Here's more on the ruling from SCOTUS Blog:
The Supreme Court ruled today in favor of Jack Phillips, a Colorado baker who refused to make a custom cake for a same-sex couple because he believed that doing so would violate his religious beliefs. This was one of the most anticipated decisions of the term, and it was relatively narrow: Although Phillips prevailed today, the opinion by Justice Anthony Kennedy rested largely on the majority’s conclusion that the Colorado administrative agency that ruled against Phillips treated him unfairly by being too hostile to his sincere religious beliefs. The opinion seemed to leave open the possibility that, in a future case, a service provider’s sincere religious beliefs might have to yield to the state’s interest in protecting the rights of same-sex couples, and the majority did not rule at all on one of the central arguments in the case – whether compelling Phillips to bake a cake for a same-sex couple would violate his right to freedom of speech.
The ruling sounds like it was pathetically weak, nonetheless it was a victory.
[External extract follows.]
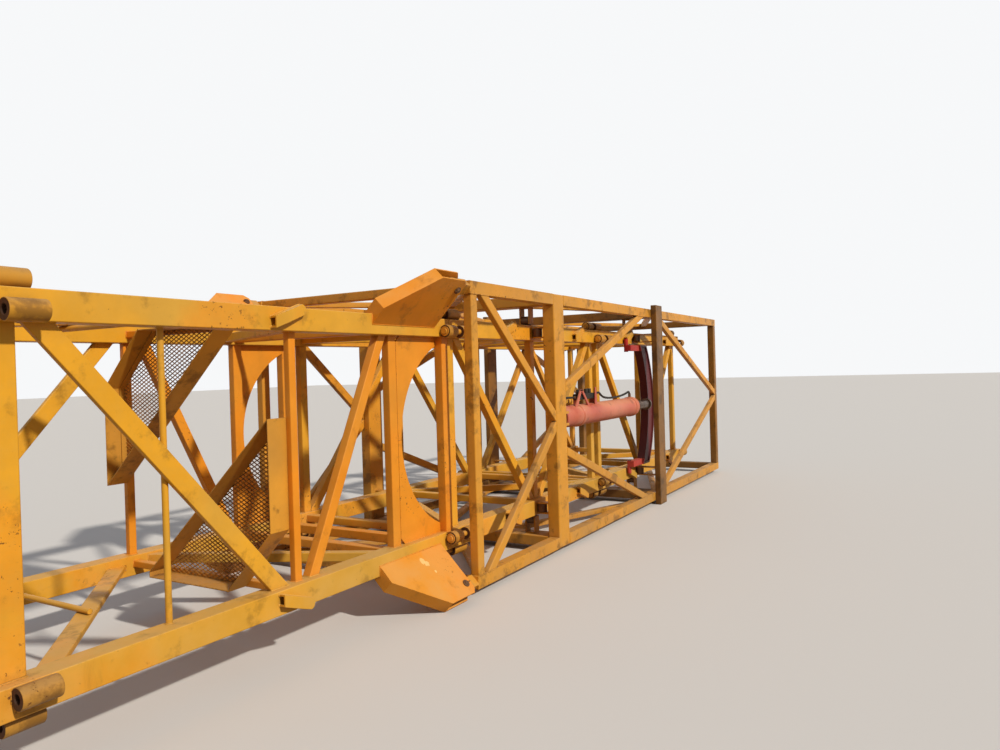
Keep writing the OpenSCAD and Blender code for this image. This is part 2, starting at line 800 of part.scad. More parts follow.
// Straight run along X at height zr, a bend, then down to the port at x1
module hose_run(x0, x1, zr, zp, s) {
    bend = 60;
    straight = abs(x1 - x0) - bend;
    translate([x0, cyl_y, zr]) rotate([0, s * 90, 0]) cylinder(d = hose_d, h = straight, $fn = 24);
    translate([x1 - s * bend, cyl_y, zr - bend]) rotate([90, 0, 0])
        rotate([0, s > 0 ? 0 : 180, 0]) rotate_extrude(angle = 90, $fn = 48)
            translate([bend, 0]) circle(d = hose_d, $fn = 24);
    translate([x1, cyl_y, zp]) cylinder(d = hose_d, h = zr - bend - zp, $fn = 24);
}

module piston_rod() {
    inner = 700;
    flange_t = 40;
    color("#8d8478") place() {
        along_cylinder(barrel_x1 - inner) cylinder(d = rod_d, h = inner + rod_out - flange_t + 1,
            $fn = 72);
        along_cylinder(barrel_x1 - inner) cylinder(d = barrel_d - 40 - 2 * pin_clear, h = 90,
            $fn = 72);
        along_cylinder(beam_in_x - flange_t) cylinder(d = flange_d, h = flange_t, $fn = 72);
    }
}

// Crossbeam: an arch with an arm at each end, whose pin pushes on a climbing lug
module crossbeam() {
    x_mid = beam_in_x;
    x_end = beam_in_x - beam_rise;
    r = (beam_half * beam_half + beam_rise * beam_rise) / (2 * beam_rise);
    color(maroon) place() {
        translate([0, beam_y0 + beam_t, 0]) rotate([90, 0, 0]) linear_extrude(beam_t)
            intersection() {
                difference() {
                    translate([x_mid + beam_w - r, 0]) circle(r = r, $fn = 180);
                    translate([x_mid - r, 0]) circle(r = r, $fn = 180);
                    translate([x_mid - 20, -flange_d / 2 - 3]) square([20, flange_d + 6]);
                }
                translate([x_end, -beam_half]) square([beam_rise + beam_w + 10, 2 * beam_half]);
            }
        for (s = [-1, 1]) {
            translate([beam_pin_x, beam_pin_y, s * beam_half - beam_pin_len / 2])
                cylinder(d = beam_pin_d, h = beam_pin_len, $fn = 48);
            translate([beam_pin_x - 25, beam_y0 + 20, s * (beam_half - beam_arm_w / 2) - beam_arm_w / 2])
                cube([x_end - beam_pin_x + 110, beam_t - 24, beam_arm_w]);
        }
    }
}

head_chords();
head_end_frame();
head_mid_frame();
head_flare_frame();
head_side_braces();
head_plan_braces();
head_stay_tubes();
arched_gussets();
corner_ears();
head_bolt_sleeves();
head_climbing_lugs();
rest_platform_frame();
rest_platform_mesh();
toe_boards();
mast_1_chords();
mast_1_posts();
mast_1_braces();
mast_1_bolt_sleeves();
mast_1_climbing_lugs();
mast_2_chords();
mast_2_posts();
mast_2_braces();
mast_2_bolt_sleeves();
mast_2_climbing_lugs();
joint_bolts();
cage_chords();
cage_head_frame();
cage_deep_posts();
cage_deep_rails();
cage_splice_posts();
cage_splice_rails();
cage_tail_frame();
cage_side_braces();
cage_plan_braces();
cage_corner_lugs();
ear_pins();
guide_brackets();
guide_rollers();
cylinder_bracket();
cylinder_pin();
cylinder_barrel();
valve_block();
hydraulic_hoses();
piston_rod();
crossbeam();
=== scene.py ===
import json
import math
import bmesh
import bpy
from mathutils import Matrix, Vector

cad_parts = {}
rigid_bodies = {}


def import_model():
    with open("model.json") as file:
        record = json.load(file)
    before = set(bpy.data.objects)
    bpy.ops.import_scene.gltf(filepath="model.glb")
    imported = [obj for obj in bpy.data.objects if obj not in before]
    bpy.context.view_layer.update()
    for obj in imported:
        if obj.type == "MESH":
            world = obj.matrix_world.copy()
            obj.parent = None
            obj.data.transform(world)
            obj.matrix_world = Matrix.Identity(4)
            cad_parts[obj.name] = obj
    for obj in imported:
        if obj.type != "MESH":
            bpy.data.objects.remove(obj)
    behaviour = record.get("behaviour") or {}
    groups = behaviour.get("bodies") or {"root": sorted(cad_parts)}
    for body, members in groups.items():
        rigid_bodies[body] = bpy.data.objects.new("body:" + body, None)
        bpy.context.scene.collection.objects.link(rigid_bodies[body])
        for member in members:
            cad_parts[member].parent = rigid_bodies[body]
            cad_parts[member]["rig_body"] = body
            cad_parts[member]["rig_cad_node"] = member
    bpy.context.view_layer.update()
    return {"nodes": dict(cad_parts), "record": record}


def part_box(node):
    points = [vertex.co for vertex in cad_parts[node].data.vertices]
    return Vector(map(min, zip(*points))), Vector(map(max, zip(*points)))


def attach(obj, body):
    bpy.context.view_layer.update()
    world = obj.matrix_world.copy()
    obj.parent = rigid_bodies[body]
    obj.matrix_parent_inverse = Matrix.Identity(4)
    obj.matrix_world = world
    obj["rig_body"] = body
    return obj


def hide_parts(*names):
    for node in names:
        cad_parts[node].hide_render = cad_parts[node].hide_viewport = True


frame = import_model()
nodes = frame["nodes"]
bodyOf = {}
for bodyName, names in frame["record"]["behaviour"]["bodies"].items():
    for nodeName in names:
        bodyOf[nodeName] = bodyName
slotOf = {s["node"]: s["material_slot"] for s in frame["record"]["subparts"]}

scene = bpy.context.scene
scene.view_settings.view_transform = "Standard"

chordLow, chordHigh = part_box("head_chords")
headEnd = chordLow[0]  # the head's free end
axisHeight = (chordLow[2] + chordHigh[2]) / 2  # the tower axis


def at(x, y, z):
    # x from the head's free end, y and z from the tower axis
    return Vector((headEnd + x, y, axisHeight + z))


# camera, floor and light

shot = {"place": (-6.758, -4.229, 1.7208), "yaw": 0.53, "pitch": -0.008, "roll": -0.029, "lens": 27.04}


def addCamera():
    yaw, pitch, roll = shot["yaw"], shot["pitch"], shot["roll"]
    forward = Vector((math.cos(yaw) * math.cos(pitch), math.sin(yaw) * math.cos(pitch), math.sin(pitch)))
    right = Vector((math.sin(yaw), -math.cos(yaw), 0.0))
    up = right.cross(forward)
    right2 = right * math.cos(roll) + up * math.sin(roll)
    up2 = up * math.cos(roll) - right * math.sin(roll)
    bpy.ops.object.camera_add()
    camera = bpy.context.object
    turn = Matrix((right2, up2, -forward)).transposed()
    camera.matrix_world = Matrix.Translation(Vector(shot["place"])) @ turn.to_4x4()
    camera.data.sensor_width = 36.0
    camera.data.lens = shot["lens"]
    camera.data.clip_end = 200.0
    scene.camera = camera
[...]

What's truly remarkable is that Ruth Bader Ginsburg and Sonia Sotomayor have such a hatred for America they voted against the Christian baker.



Ginsburg, who should be kicked off the bench for going senile, dropped this gem in her dissent: "When a couple contacts a bakery for a wedding cake, the product they are seeking is a cake celebrating their wedding—not a cake celebrating heterosexual weddings or same-sex weddings—and that is the service Craig and Mullins were denied."

The rainbow wedding cake specifically requested for a gay wedding was not a gay wedding cake, but just a wedding cake! Makes sense!

On the bright side, Trump may get another one, two or three Supreme Court appointments so if this ever comes up again odds are it will be shut down even harder.